This Security Documents Sub-folder contains various agreements for documenting the security arrangements for companies and individuals.
- An Indemnity Agreement which obliges one party to compensate another for a particular loss suffered by that party;
- A Security Agreement where one party owes an unsecured debt to a creditor, who wishes to secure the debt against property of the debtor. This may be of particular use where the debtor wishes to prevent the immediate collection of a debt.
- A Debenture is a document that acknowledges and contains the terms of a loan, which is typically secured by reference to charges over all or substantially all of the Borrower's property or assets in the form of relevant fixed and floating charges over the assets of the borrower; and
- A Chattel Mortgage which creates a mortgage over specified moveable property of a company as security for a loan.
Secured Lending – the pitfalls
Simply-Docs offers a limited range of secured loan agreements however the legal issues surrounding the taking of security are complex, and there are various legal forms that can be used, for example, a chattel mortgage (a mortgage over tangible and moveable property of a company, such as plant and machinery or vehicles), fixed and floating charge, pledge, lien and assignment by way of security. Security over shares is different again, and can be achieved by way of a legal mortgage, an equitable mortgage or an equitable charge.

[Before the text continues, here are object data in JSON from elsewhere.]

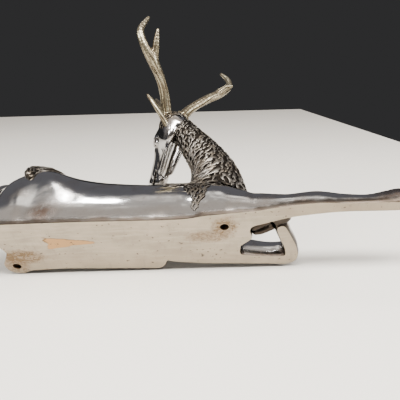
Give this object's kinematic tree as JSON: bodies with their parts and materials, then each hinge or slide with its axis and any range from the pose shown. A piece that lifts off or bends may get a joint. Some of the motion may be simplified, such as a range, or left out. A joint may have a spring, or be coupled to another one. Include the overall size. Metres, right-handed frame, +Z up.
{
  "type": "hood ornament",
  "caption": "Leaping stag mascot with a turned head, branched antlers, one foreleg stretched out and one folded, and a flat drilled belly.",
  "frame": {"origin": "centre of the front stud hole's mouth, in the plane of the flat belly", "axes": "+X towards the extended front hoof, +Y to the stag's left, +Z up from the belly through the back"},
  "size_m": [0.3019, 0.1092, 0.1712],
  "materials": {
    "plated_body": "polished plate, worn and stained, ground dull on the belly",
    "chased_hair": "dull nickel with dark recesses",
    "dull_horn": "thin warm nickel over brass, satin",
    "dowel_steel": "plain drawn rod"
  },
  "bodies": {
    "root": {"torso": "plated_body", "head": "plated_body", "foreleg_right": "plated_body", "foreleg_left": "plated_body", "hind_leg_right": "plated_body", "hind_leg_left": "plated_body", "neck_mane": "chased_hair", "tail": "chased_hair", "antler_left": "dull_horn", "antler_right": "dull_horn", "ear_left": "dull_horn", "ear_right": "dull_horn", "neck_dowel": "dowel_steel", "head_dowel": "dowel_steel", "foreleg_dowel": "dowel_steel", "elbow_dowel": "dowel_steel", "hind_dowel_right": "dowel_steel", "hind_dowel_left": "dowel_steel", "tail_pin": "dowel_steel", "antler_pin_left": "dowel_steel", "antler_pin_right": "dowel_steel"}
  },
  "joints": []
}
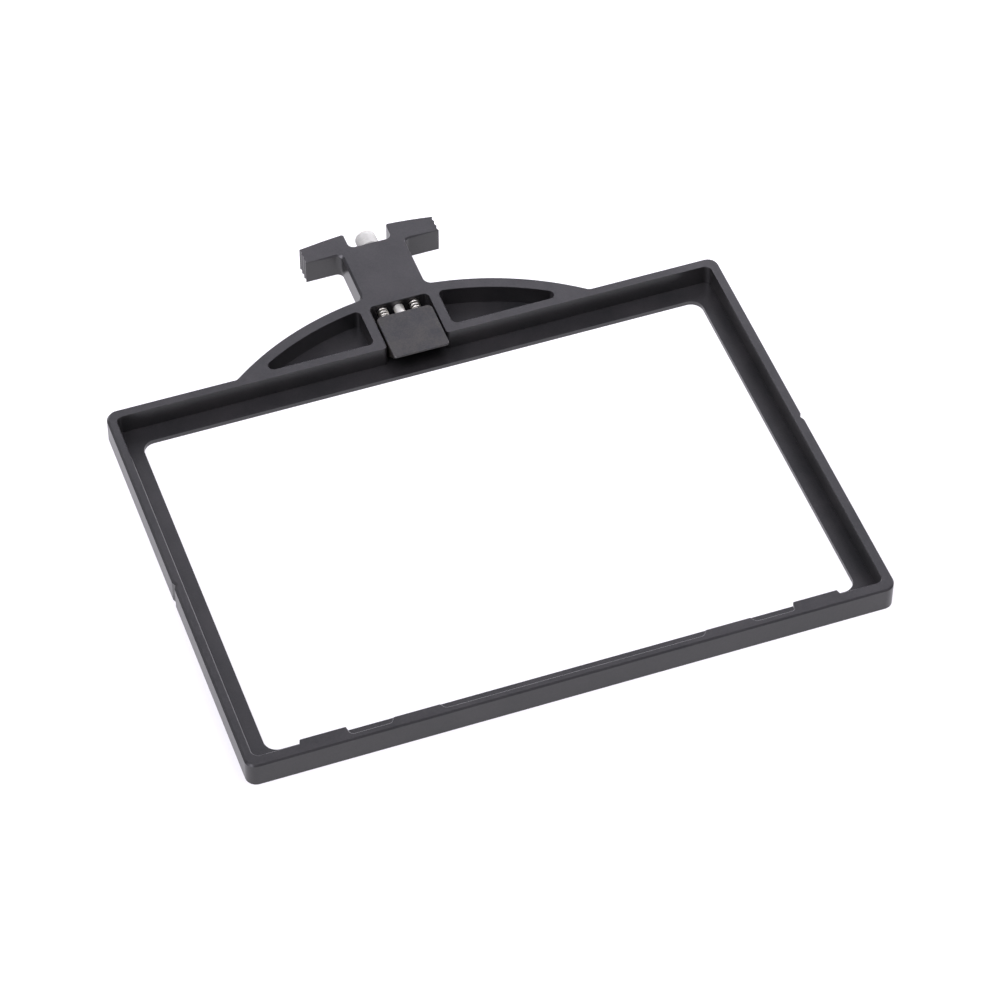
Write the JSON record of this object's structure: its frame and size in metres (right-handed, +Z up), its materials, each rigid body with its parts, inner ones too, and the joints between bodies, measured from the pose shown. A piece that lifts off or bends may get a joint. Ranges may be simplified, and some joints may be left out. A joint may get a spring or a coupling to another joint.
{
  "type": "matte box filter tray",
  "caption": "Slim black frame that holds a rectangular glass camera filter behind a near lip and a sprung sliding clamp, with an arched T-shaped handle and a small steel pull knob.",
  "frame": {"origin": "under the middle of the whole tray, on the plane of its flat underside", "axes": "+X along the long side of the filter window, +Y from the lip towards the T-handle, +Z up from the flat underside to the open side that takes the glass"},
  "size_m": [0.1484, 0.1442, 0.0063],
  "materials": {
    "frame": "fine matte black anodising over milled aluminium",
    "clamp": "satin black anodising, slightly mottled on the top face",
    "polished_steel": "polished stainless steel",
    "spring_steel": "bright drawn spring wire"
  },
  "bodies": {
    "frame": {"frame_body": "frame", "spring_left": "spring_steel", "spring_right": "spring_steel"},
    "clamp": {"clamp_slider": "clamp", "pull_rod": "polished_steel", "pull_knob": "polished_steel"}
  },
  "joints": [
    {"name": "clamp_slide", "type": "slide", "parent": "frame", "child": "clamp", "axis": [0, 1, 0], "range_m": [0, 0.0035], "stiffness_N_per_m": 5480, "springref_m": -0.0006, "deforming": ["spring_left", "spring_right"]}
  ]
}
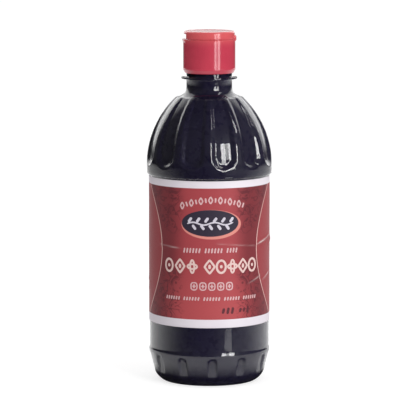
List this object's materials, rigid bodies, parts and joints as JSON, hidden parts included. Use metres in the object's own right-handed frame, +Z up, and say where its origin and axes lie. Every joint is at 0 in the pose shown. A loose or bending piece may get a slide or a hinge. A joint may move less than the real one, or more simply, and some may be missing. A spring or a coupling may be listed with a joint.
{
  "type": "soy sauce bottle",
  "caption": "Clear plastic bottle with a fluted shoulder, full of dark soy sauce, with a red and white wrap label and a red flip-top cap that is shut.",
  "frame": {"origin": "centre of the foot's underside, on the surface that the bottle stands on", "axes": "+Z up along the bottle; the label's front faces -Y, the cap's thumb recess -X and its hinge +X"},
  "size_m": [0.0688, 0.0688, 0.1933],
  "materials": {
    "clear_plastic": "clear glossy moulded plastic",
    "sauce": "dark liquid",
    "label_film": "satin printed film",
    "cap_plastic": "satin moulded plastic"
  },
  "bodies": {
    "root": {"bottle": "clear_plastic", "soy_sauce": "sauce", "label": "label_film", "cap": "cap_plastic"}
  },
  "joints": []
}
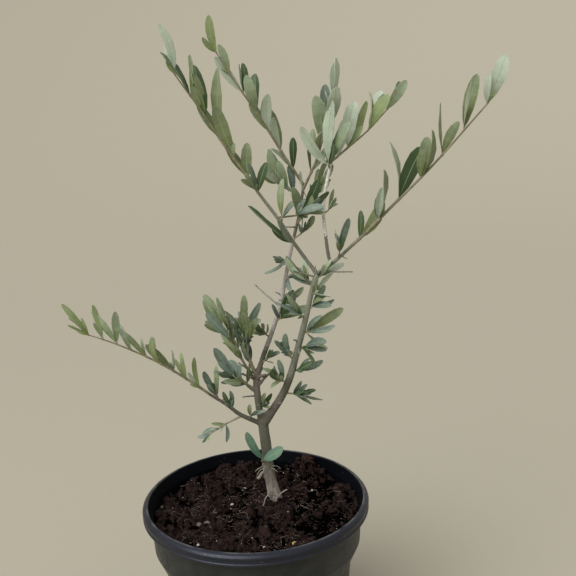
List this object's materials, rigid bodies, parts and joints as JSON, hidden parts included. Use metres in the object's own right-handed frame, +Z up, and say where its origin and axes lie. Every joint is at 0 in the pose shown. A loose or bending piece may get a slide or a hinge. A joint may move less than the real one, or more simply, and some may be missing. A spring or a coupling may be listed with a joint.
{
  "type": "potted olive tree",
  "caption": "Young olive tree in a round black nursery pot: a slender forked trunk with open, upward sprays of narrow grey-green leaves.",
  "frame": {"origin": "centre of the pot's flat underside", "axes": "+Z up the plant, +X to the right and +Y to the back as the plant is seen from its front"},
  "size_m": [0.3345, 0.2123, 0.5385],
  "materials": {
    "pot": "satin black moulded plastic with dusty scuffs",
    "soil": "dark damp peat compost with fibres",
    "bark": "thin grey-brown young bark",
    "foliage": "leathery olive leaves, grey-green above and silvery below"
  },
  "bodies": {
    "root": {"pot": "pot", "soil": "soil", "trunk": "bark", "bough_centre": "bark", "bough_left_lower": "bark", "bough_left_upper": "bark", "bough_low_left": "bark", "bough_right": "bark", "bough_upper_left": "bark", "bough_upper_right": "bark", "twig_left_lower_1": "bark", "twig_left_upper_1": "bark", "twig_right_1": "bark", "twig_upper_right_1": "bark", "spray_back_right": "foliage", "spray_centre_left": "foliage", "spray_centre_low": "foliage", "spray_foot_left": "foliage", "spray_knot_left": "foliage", "spray_knot_low": "foliage", "spray_knot_outer": "foliage", "spray_low_left": "foliage", "spray_right": "foliage", "spray_top": "foliage", "spray_top_left": "foliage", "spray_trunk_foot": "foliage", "spray_upper_left": "foliage", "spur_centre_1": "foliage", "spur_centre_2": "foliage", "spur_left_lower_1": "foliage", "spur_left_upper_1": "foliage", "spur_left_upper_2": "foliage", "spur_left_upper_3": "foliage", "spur_left_upper_4": "foliage", "spur_left_upper_5": "foliage", "spur_left_upper_6": "foliage", "spur_left_upper_7": "foliage", "spur_left_upper_8": "foliage", "spur_low_left_1": "foliage", "spur_low_left_2": "foliage", "spur_low_left_3": "foliage", "spur_right_1": "foliage", "spur_right_2": "foliage", "spur_right_3": "foliage", "spur_right_4": "foliage", "spur_right_5": "foliage", "spur_right_6": "foliage", "spur_right_7": "foliage", "spur_right_8": "foliage", "spur_right_9": "foliage", "spur_right_10": "foliage", "spur_right_11": "foliage", "spur_upper_left_1": "foliage", "spur_upper_left_2": "foliage", "spur_upper_left_3": "foliage", "spur_upper_left_4": "foliage", "spur_upper_right_1": "foliage"}
  },
  "joints": []
}
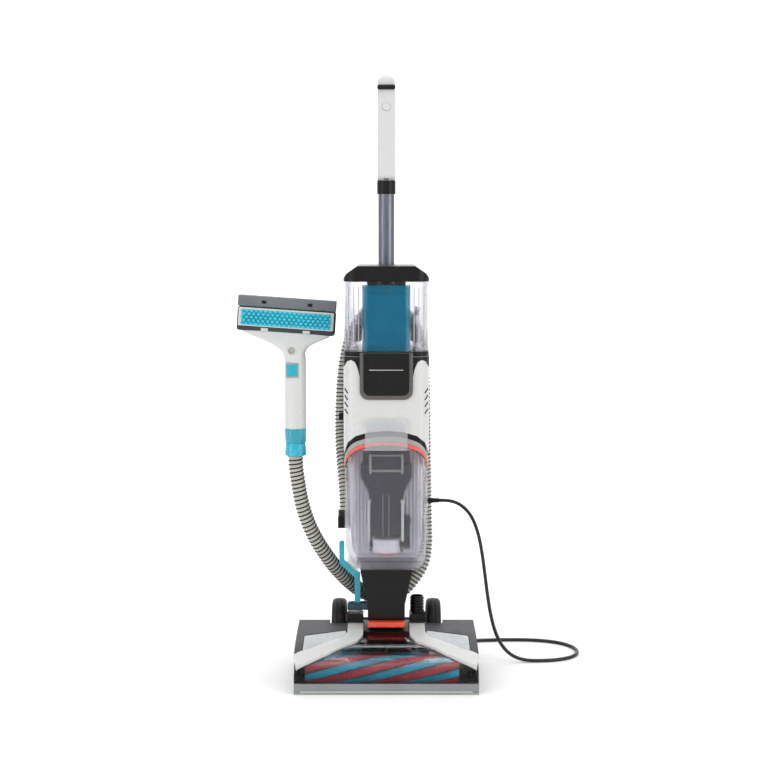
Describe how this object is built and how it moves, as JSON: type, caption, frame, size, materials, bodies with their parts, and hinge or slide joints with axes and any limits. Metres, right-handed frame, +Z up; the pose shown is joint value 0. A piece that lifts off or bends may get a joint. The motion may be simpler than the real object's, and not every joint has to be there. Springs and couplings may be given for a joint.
{
  "type": "upright carpet cleaner",
  "caption": "Upright carpet washing machine with a clear hooded brush head, lift-off water tanks, tall pole grip, a ribbed hose with a hand tool, and a power cord.",
  "frame": {"origin": "centre of the flat sole of the cleaning head, on the floor", "axes": "+Z up along the upright, -Y towards the front lip of the cleaning head, +X to the right of someone facing the front"},
  "size_m": [0.6751, 0.458, 1.15],
  "materials": {
    "white_plastic": "satin white moulding",
    "black_plastic": "satin black moulding",
    "dark_grey_plastic": "fine grained dark grey",
    "light_grey_plastic": "light grey insert",
    "clear_plastic": "clear polycarbonate",
    "smoke_plastic": "smoked translucent",
    "blue_tint": "tinted translucent blue",
    "teal_plastic": "gloss teal",
    "red_plastic": "gloss red",
    "red_seal": "soft red seal with pale lid",
    "navy_plastic": "matte navy",
    "black_rubber": "black rubber",
    "hose": "light film over black ribs",
    "teal_bristle": "nylon bristle",
    "red_bristle": "nylon bristle",
    "pole_metal": "grey anodised",
    "steel": "bright steel",
    "circuit_board": "green board",
    "lip_plastic": "translucent grey lip"
  },
  "bodies": {
    "base": {"chassis": "dark_grey_plastic", "front_lip": "lip_plastic", "left_cover": "dark_grey_plastic", "right_cover": "dark_grey_plastic", "cover_windows": "light_grey_plastic", "left_arm": "white_plastic", "right_arm": "white_plastic", "hinge_covers": "black_plastic", "hinge_pin": "steel", "wheel_axle": "steel", "brush_motor": "steel", "drive_belt": "black_rubber", "spray_bar": "clear_plastic", "brush_bearings": "dark_grey_plastic", "base_screws": "steel", "suction_bellows": "black_rubber", "cord_run": "black_rubber", "cord_coil": "black_rubber", "power_plug": "black_rubber"},
    "hood": {"hood": "clear_plastic"},
    "brush_roll": {"brush_core": "navy_plastic", "teal_bristles": "teal_bristle", "red_bristles": "red_bristle"},
    "motor_pulley": {"motor_pulley": "steel"},
    "release_button": {"release_button": "red_plastic"},
    "left_wheel": {"left_wheel": "black_rubber"},
    "right_wheel": {"right_wheel": "black_rubber"},
    "upright": {"neck": "black_plastic", "spine": "black_plastic", "casing": "white_plastic", "badge": "black_plastic", "tank_tray": "black_plastic", "mast": "black_plastic", "top_cap": "black_plastic", "suction_motor": "steel", "water_pump": "dark_grey_plastic", "control_board": "circuit_board", "cord_gland": "black_rubber", "hose_port": "black_plastic", "hose_clips": "black_plastic", "carried_hose": "hose", "free_hose": "hose", "pole": "pole_metal", "collar": "black_plastic", "grip": "white_plastic", "hand_tool": "white_plastic", "tool_brush": "teal_plastic", "tool_holder": "smoke_plastic"},
    "motor_fan": {"motor_fan": "steel"},
    "trigger": {"trigger": "black_plastic"},
    "power_button": {"power_button": "black_plastic"},
    "cord_hook": {"cord_hook": "black_plastic"},
    "clean_tank": {"clean_tank": "clear_plastic"},
    "solution_tank": {"solution_tank": "blue_tint"},
    "dirty_tank": {"dirty_tank": "clear_plastic", "tank_lid": "red_seal", "inlet_duct": "navy_plastic"},
    "tank_latch": {"tank_latch": "clear_plastic"},
    "tool_button": {"tool_button": "teal_plastic"},
    "detail_tool": {"detail_tool": "teal_plastic"}
  },
  "joints": [
    {"name": "recline", "type": "hinge", "parent": "base", "child": "upright", "pos_m": [0, 0.075, 0.07], "axis": [-1, 0, 0], "range_deg": [0, 60]},
    {"name": "left_wheel_spin", "type": "hinge", "parent": "base", "child": "left_wheel", "pos_m": [-0.0935, 0.09, 0.058], "axis": [1, 0, 0], "continuous": true},
    {"name": "right_wheel_spin", "type": "hinge", "parent": "base", "child": "right_wheel", "pos_m": [0.0935, 0.09, 0.058], "axis": [1, 0, 0], "continuous": true},
    {"name": "brush_spin", "type": "hinge", "parent": "base", "child": "brush_roll", "pos_m": [0, -0.113, 0.031], "axis": [1, 0, 0], "continuous": true},
    {"name": "motor_spin", "type": "hinge", "parent": "base", "child": "motor_pulley", "pos_m": [0.144, -0.038, 0.036], "axis": [1, 0, 0], "continuous": true},
    {"name": "hood_lift", "type": "slide", "parent": "base", "child": "hood", "axis": [0, 0, 1], "range_m": [0, 0.06]},
    {"name": "hood_release", "type": "slide", "parent": "base", "child": "release_button", "axis": [0, 0, -1], "range_m": [0, 0.003], "stiffness_N_per_m": 900, "springref_m": -0.002},
    {"name": "clean_tank_pull", "type": "slide", "parent": "upright", "child": "clean_tank", "axis": [0, -1, 0], "range_m": [0, 0.15]},
    {"name": "solution_tank_pull", "type": "slide", "parent": "clean_tank", "child": "solution_tank", "axis": [0, -1, 0], "range_m": [0, 0.06]},
    {"name": "dirty_tank_pull", "type": "slide", "parent": "upright", "child": "dirty_tank", "axis": [0, -1, 0], "range_m": [0, 0.12]},
    {"name": "latch_press", "type": "hinge", "parent": "dirty_tank", "child": "tank_latch", "pos_m": [0, -0.0486, 0.437], "axis": [1, 0, 0], "range_deg": [0, 20], "stiffness_Nm_per_rad": 0.15, "springref_deg": -14.32},
    {"name": "trigger_squeeze", "type": "hinge", "parent": "upright", "child": "trigger", "pos_m": [0, 0.1435, 1.1], "axis": [-1, 0, 0], "range_deg": [0, 6], "stiffness_Nm_per_rad": 0.6, "springref_deg": -5.73},
    {"name": "power_press", "type": "slide", "parent": "upright", "child": "power_button", "axis": [0, 1, 0], "range_m": [0, 0.002], "stiffness_N_per_m": 600, "springref_m": -0.002},
    {"name": "cord_hook_turn", "type": "hinge", "parent": "upright", "child": "cord_hook", "pos_m": [0, 0.159, 0.7565], "axis": [0, 1, 0], "range_deg": [0, 180]},
    {"name": "fan_spin", "type": "hinge", "parent": "upright", "child": "motor_fan", "pos_m": [0, 0.09, 0.535], "axis": [0, 0, 1], "continuous": true},
    {"name": "tool_button_press", "type": "slide", "parent": "upright", "child": "tool_button", "axis": [0, 1, 0], "range_m": [0, 0.0025], "stiffness_N_per_m": 600, "springref_m": -0.002},
    {"name": "detail_tool_lift", "type": "slide", "parent": "upright", "child": "detail_tool", "axis": [0, 0, 1], "range_m": [0, 0.012]}
  ],
  "couplings": [
    {"joint": "motor_spin", "follows": "brush_spin", "ratio": 2}
  ]
}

There are a number of issues that need to be addressed in order for a lender to enforce its security, such as:
- The loan agreement should dovetail with the proposed security arrangement and must contain a right of enforcement (including detailed provisions regarding when and how a lender can enforce its security). Ideally the enforcement provisions should be tailored to reflect the nature of the secured asset.
- The lender must formally demand repayment.
- There must be some agreement as to how the lender takes possession of the secured assets (or in some cases, ownership must pass in order for the security to be valid – for example, in the case of a legal mortgage of shares).
- The loan agreement must contain a power of sale in relation to the secured assets.
- The security may be invalid unless properly perfected and registered at Companies House and/or on the relevant company/asset registers.
- If an individual or partnership provides security over chattels, the requirements of the rather arcane Bills of Sale Act (1878) must be complied with.
In view of the complexity of taking security, you are strongly advised to take legal advice to ensure that the proposed security is valid and enforceable in the event of default in repayment.
All documents in the Security Agreements Sub-folder are fully compliant with the Companies Act 2006.